The listing must be reproduced in full, exactly as it stands.

Information shown:
** BEGIN **
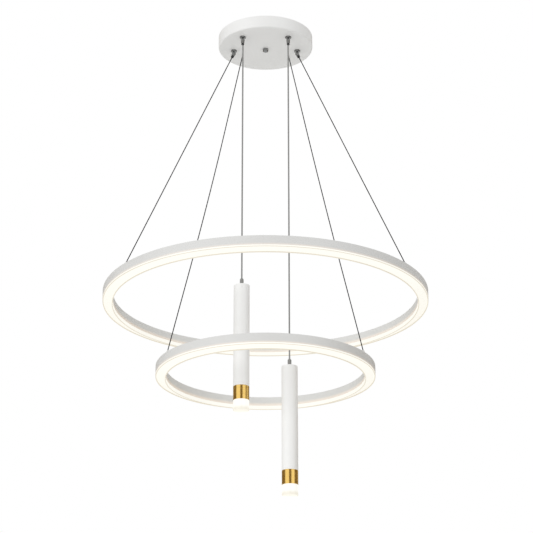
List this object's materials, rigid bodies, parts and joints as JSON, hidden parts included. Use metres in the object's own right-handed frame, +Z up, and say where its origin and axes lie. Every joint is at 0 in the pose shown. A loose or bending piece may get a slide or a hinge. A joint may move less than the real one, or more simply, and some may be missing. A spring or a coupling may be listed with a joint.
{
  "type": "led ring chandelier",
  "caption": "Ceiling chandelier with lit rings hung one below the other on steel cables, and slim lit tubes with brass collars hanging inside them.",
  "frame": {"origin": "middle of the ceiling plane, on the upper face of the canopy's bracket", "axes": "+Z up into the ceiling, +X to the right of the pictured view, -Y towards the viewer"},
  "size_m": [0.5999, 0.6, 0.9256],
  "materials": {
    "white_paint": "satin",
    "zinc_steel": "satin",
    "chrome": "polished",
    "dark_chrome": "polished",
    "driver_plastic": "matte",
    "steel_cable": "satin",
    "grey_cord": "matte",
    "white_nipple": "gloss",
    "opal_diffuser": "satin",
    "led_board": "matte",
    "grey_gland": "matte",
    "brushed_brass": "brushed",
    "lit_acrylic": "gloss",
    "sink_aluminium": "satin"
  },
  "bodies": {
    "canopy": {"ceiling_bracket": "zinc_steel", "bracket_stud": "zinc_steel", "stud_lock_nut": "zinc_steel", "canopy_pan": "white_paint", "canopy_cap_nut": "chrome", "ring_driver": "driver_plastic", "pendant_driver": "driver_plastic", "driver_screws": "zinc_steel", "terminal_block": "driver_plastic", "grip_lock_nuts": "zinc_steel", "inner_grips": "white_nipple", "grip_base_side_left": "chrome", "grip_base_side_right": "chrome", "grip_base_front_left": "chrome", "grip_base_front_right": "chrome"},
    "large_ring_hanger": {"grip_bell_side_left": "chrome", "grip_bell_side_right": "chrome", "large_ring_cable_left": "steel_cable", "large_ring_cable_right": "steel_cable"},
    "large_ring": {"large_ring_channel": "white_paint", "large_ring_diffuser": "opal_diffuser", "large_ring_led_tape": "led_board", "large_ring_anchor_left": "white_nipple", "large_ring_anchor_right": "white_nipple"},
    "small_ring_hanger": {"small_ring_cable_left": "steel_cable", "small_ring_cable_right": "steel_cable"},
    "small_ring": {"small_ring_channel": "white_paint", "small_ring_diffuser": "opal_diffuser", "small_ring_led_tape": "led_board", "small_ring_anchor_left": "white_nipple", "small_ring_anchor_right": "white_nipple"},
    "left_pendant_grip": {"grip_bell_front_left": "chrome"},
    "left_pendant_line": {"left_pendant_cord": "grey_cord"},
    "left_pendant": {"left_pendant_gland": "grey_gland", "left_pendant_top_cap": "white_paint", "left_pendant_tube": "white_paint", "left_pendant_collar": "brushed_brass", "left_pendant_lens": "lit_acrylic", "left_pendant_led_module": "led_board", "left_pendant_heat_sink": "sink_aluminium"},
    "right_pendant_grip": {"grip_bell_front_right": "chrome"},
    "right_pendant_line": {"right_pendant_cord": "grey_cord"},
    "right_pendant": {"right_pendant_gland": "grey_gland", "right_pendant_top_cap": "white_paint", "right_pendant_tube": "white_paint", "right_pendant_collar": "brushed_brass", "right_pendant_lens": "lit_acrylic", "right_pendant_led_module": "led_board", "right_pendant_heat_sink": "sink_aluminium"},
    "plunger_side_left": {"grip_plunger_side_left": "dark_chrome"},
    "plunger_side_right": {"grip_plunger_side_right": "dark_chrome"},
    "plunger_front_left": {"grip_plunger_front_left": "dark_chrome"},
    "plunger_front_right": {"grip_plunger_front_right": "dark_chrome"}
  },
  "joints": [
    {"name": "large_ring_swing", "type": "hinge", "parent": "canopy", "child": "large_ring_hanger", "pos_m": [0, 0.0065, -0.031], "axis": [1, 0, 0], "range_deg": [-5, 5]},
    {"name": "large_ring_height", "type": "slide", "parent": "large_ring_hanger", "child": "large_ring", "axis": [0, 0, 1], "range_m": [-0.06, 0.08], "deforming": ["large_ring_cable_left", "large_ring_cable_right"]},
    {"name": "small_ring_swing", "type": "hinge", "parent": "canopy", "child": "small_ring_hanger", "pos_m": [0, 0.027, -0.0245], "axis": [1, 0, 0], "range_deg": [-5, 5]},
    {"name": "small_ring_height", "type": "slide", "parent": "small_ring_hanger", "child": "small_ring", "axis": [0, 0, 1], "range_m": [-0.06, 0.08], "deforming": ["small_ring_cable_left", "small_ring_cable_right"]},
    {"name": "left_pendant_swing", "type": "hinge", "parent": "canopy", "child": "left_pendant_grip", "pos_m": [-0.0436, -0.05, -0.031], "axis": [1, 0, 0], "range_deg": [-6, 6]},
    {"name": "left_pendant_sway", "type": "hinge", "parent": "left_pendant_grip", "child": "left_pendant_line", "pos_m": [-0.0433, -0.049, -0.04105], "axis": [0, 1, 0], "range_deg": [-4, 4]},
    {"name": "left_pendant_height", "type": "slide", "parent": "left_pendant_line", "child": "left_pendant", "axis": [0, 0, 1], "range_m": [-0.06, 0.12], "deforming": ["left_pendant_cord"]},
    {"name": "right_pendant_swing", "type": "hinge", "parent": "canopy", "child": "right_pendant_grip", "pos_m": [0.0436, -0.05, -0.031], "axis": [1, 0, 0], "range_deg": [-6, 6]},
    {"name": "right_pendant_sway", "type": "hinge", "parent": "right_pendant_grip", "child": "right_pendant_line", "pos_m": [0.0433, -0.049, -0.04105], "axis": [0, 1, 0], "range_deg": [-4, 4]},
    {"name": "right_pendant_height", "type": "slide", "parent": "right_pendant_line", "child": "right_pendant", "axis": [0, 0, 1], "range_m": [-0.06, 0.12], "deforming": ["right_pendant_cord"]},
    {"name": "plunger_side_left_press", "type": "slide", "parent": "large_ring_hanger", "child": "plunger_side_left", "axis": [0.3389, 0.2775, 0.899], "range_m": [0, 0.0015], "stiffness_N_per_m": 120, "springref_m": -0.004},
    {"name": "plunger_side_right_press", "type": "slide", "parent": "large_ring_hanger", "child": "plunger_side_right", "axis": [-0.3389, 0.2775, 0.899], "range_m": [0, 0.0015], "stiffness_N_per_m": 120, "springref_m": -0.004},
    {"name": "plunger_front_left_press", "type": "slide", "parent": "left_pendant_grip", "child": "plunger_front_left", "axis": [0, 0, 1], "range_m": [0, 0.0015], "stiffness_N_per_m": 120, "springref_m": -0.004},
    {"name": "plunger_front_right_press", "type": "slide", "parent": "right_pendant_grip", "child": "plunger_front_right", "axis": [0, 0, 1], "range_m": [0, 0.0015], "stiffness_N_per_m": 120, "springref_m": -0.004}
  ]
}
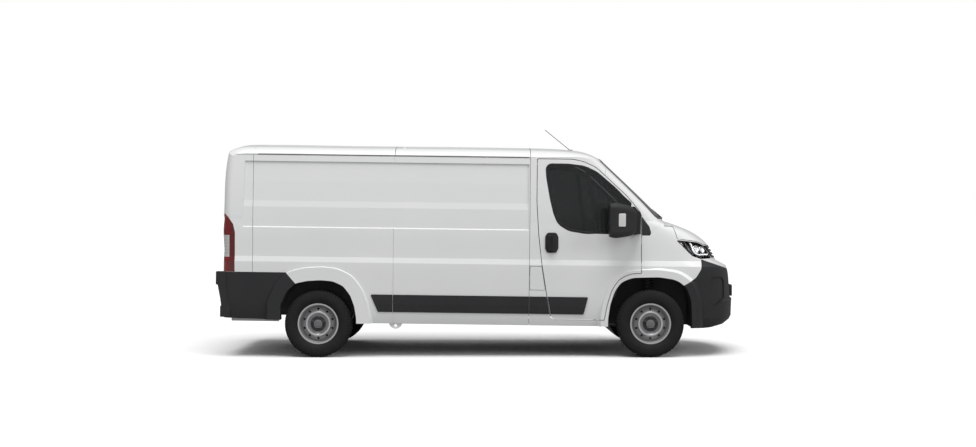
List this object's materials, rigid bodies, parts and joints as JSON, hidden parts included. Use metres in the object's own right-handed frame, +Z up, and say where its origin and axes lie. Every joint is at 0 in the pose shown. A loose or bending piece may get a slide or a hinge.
** END **
Complete response:
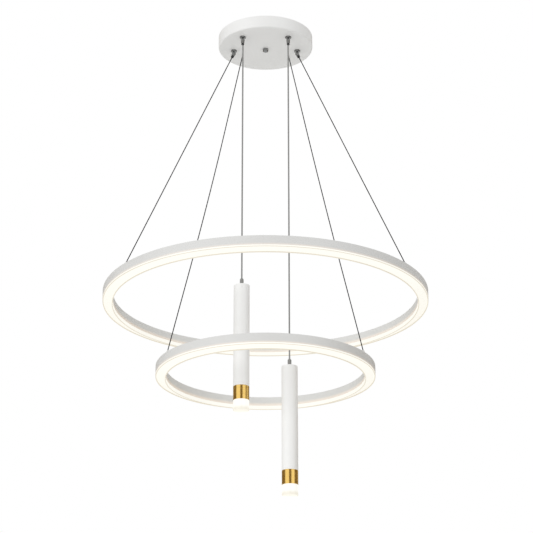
List this object's materials, rigid bodies, parts and joints as JSON, hidden parts included. Use metres in the object's own right-handed frame, +Z up, and say where its origin and axes lie. Every joint is at 0 in the pose shown. A loose or bending piece may get a slide or a hinge. A joint may move less than the real one, or more simply, and some may be missing. A spring or a coupling may be listed with a joint.
{
  "type": "led ring chandelier",
  "caption": "Ceiling chandelier with lit rings hung one below the other on steel cables, and slim lit tubes with brass collars hanging inside them.",
  "frame": {"origin": "middle of the ceiling plane, on the upper face of the canopy's bracket", "axes": "+Z up into the ceiling, +X to the right of the pictured view, -Y towards the viewer"},
  "size_m": [0.5999, 0.6, 0.9256],
  "materials": {
    "white_paint": "satin",
    "zinc_steel": "satin",
    "chrome": "polished",
    "dark_chrome": "polished",
    "driver_plastic": "matte",
    "steel_cable": "satin",
    "grey_cord": "matte",
    "white_nipple": "gloss",
    "opal_diffuser": "satin",
    "led_board": "matte",
    "grey_gland": "matte",
    "brushed_brass": "brushed",
    "lit_acrylic": "gloss",
    "sink_aluminium": "satin"
  },
  "bodies": {
    "canopy": {"ceiling_bracket": "zinc_steel", "bracket_stud": "zinc_steel", "stud_lock_nut": "zinc_steel", "canopy_pan": "white_paint", "canopy_cap_nut": "chrome", "ring_driver": "driver_plastic", "pendant_driver": "driver_plastic", "driver_screws": "zinc_steel", "terminal_block": "driver_plastic", "grip_lock_nuts": "zinc_steel", "inner_grips": "white_nipple", "grip_base_side_left": "chrome", "grip_base_side_right": "chrome", "grip_base_front_left": "chrome", "grip_base_front_right": "chrome"},
    "large_ring_hanger": {"grip_bell_side_left": "chrome", "grip_bell_side_right": "chrome", "large_ring_cable_left": "steel_cable", "large_ring_cable_right": "steel_cable"},
    "large_ring": {"large_ring_channel": "white_paint", "large_ring_diffuser": "opal_diffuser", "large_ring_led_tape": "led_board", "large_ring_anchor_left": "white_nipple", "large_ring_anchor_right": "white_nipple"},
    "small_ring_hanger": {"small_ring_cable_left": "steel_cable", "small_ring_cable_right": "steel_cable"},
    "small_ring": {"small_ring_channel": "white_paint", "small_ring_diffuser": "opal_diffuser", "small_ring_led_tape": "led_board", "small_ring_anchor_left": "white_nipple", "small_ring_anchor_right": "white_nipple"},
    "left_pendant_grip": {"grip_bell_front_left": "chrome"},
    "left_pendant_line": {"left_pendant_cord": "grey_cord"},
    "left_pendant": {"left_pendant_gland": "grey_gland", "left_pendant_top_cap": "white_paint", "left_pendant_tube": "white_paint", "left_pendant_collar": "brushed_brass", "left_pendant_lens": "lit_acrylic", "left_pendant_led_module": "led_board", "left_pendant_heat_sink": "sink_aluminium"},
    "right_pendant_grip": {"grip_bell_front_right": "chrome"},
    "right_pendant_line": {"right_pendant_cord": "grey_cord"},
    "right_pendant": {"right_pendant_gland": "grey_gland", "right_pendant_top_cap": "white_paint", "right_pendant_tube": "white_paint", "right_pendant_collar": "brushed_brass", "right_pendant_lens": "lit_acrylic", "right_pendant_led_module": "led_board", "right_pendant_heat_sink": "sink_aluminium"},
    "plunger_side_left": {"grip_plunger_side_left": "dark_chrome"},
    "plunger_side_right": {"grip_plunger_side_right": "dark_chrome"},
    "plunger_front_left": {"grip_plunger_front_left": "dark_chrome"},
    "plunger_front_right": {"grip_plunger_front_right": "dark_chrome"}
  },
  "joints": [
    {"name": "large_ring_swing", "type": "hinge", "parent": "canopy", "child": "large_ring_hanger", "pos_m": [0, 0.0065, -0.031], "axis": [1, 0, 0], "range_deg": [-5, 5]},
    {"name": "large_ring_height", "type": "slide", "parent": "large_ring_hanger", "child": "large_ring", "axis": [0, 0, 1], "range_m": [-0.06, 0.08], "deforming": ["large_ring_cable_left", "large_ring_cable_right"]},
    {"name": "small_ring_swing", "type": "hinge", "parent": "canopy", "child": "small_ring_hanger", "pos_m": [0, 0.027, -0.0245], "axis": [1, 0, 0], "range_deg": [-5, 5]},
    {"name": "small_ring_height", "type": "slide", "parent": "small_ring_hanger", "child": "small_ring", "axis": [0, 0, 1], "range_m": [-0.06, 0.08], "deforming": ["small_ring_cable_left", "small_ring_cable_right"]},
    {"name": "left_pendant_swing", "type": "hinge", "parent": "canopy", "child": "left_pendant_grip", "pos_m": [-0.0436, -0.05, -0.031], "axis": [1, 0, 0], "range_deg": [-6, 6]},
    {"name": "left_pendant_sway", "type": "hinge", "parent": "left_pendant_grip", "child": "left_pendant_line", "pos_m": [-0.0433, -0.049, -0.04105], "axis": [0, 1, 0], "range_deg": [-4, 4]},
    {"name": "left_pendant_height", "type": "slide", "parent": "left_pendant_line", "child": "left_pendant", "axis": [0, 0, 1], "range_m": [-0.06, 0.12], "deforming": ["left_pendant_cord"]},
    {"name": "right_pendant_swing", "type": "hinge", "parent": "canopy", "child": "right_pendant_grip", "pos_m": [0.0436, -0.05, -0.031], "axis": [1, 0, 0], "range_deg": [-6, 6]},
    {"name": "right_pendant_sway", "type": "hinge", "parent": "right_pendant_grip", "child": "right_pendant_line", "pos_m": [0.0433, -0.049, -0.04105], "axis": [0, 1, 0], "range_deg": [-4, 4]},
    {"name": "right_pendant_height", "type": "slide", "parent": "right_pendant_line", "child": "right_pendant", "axis": [0, 0, 1], "range_m": [-0.06, 0.12], "deforming": ["right_pendant_cord"]},
    {"name": "plunger_side_left_press", "type": "slide", "parent": "large_ring_hanger", "child": "plunger_side_left", "axis": [0.3389, 0.2775, 0.899], "range_m": [0, 0.0015], "stiffness_N_per_m": 120, "springref_m": -0.004},
    {"name": "plunger_side_right_press", "type": "slide", "parent": "large_ring_hanger", "child": "plunger_side_right", "axis": [-0.3389, 0.2775, 0.899], "range_m": [0, 0.0015], "stiffness_N_per_m": 120, "springref_m": -0.004},
    {"name": "plunger_front_left_press", "type": "slide", "parent": "left_pendant_grip", "child": "plunger_front_left", "axis": [0, 0, 1], "range_m": [0, 0.0015], "stiffness_N_per_m": 120, "springref_m": -0.004},
    {"name": "plunger_front_right_press", "type": "slide", "parent": "right_pendant_grip", "child": "plunger_front_right", "axis": [0, 0, 1], "range_m": [0, 0.0015], "stiffness_N_per_m": 120, "springref_m": -0.004}
  ]
}
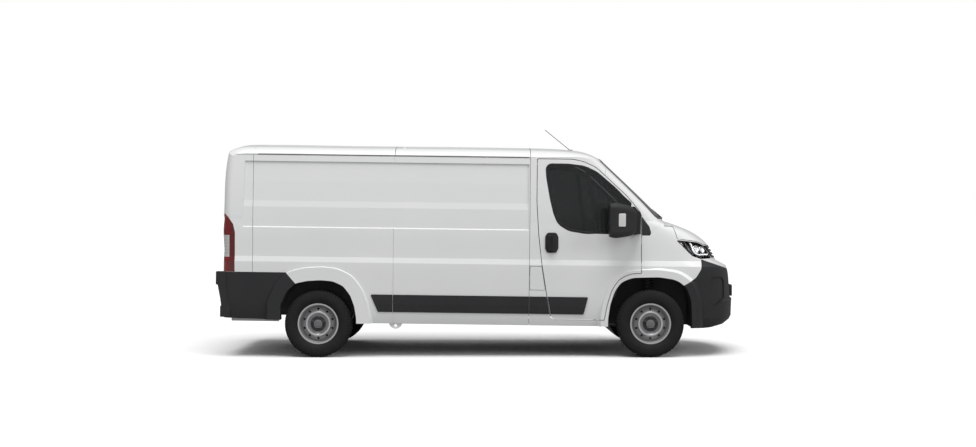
List this object's materials, rigid bodies, parts and joints as JSON, hidden parts included. Use metres in the object's own right-handed frame, +Z up, and say where its origin and axes lie. Every joint is at 0 in the pose shown. A loose or bending piece may get a slide or a hinge.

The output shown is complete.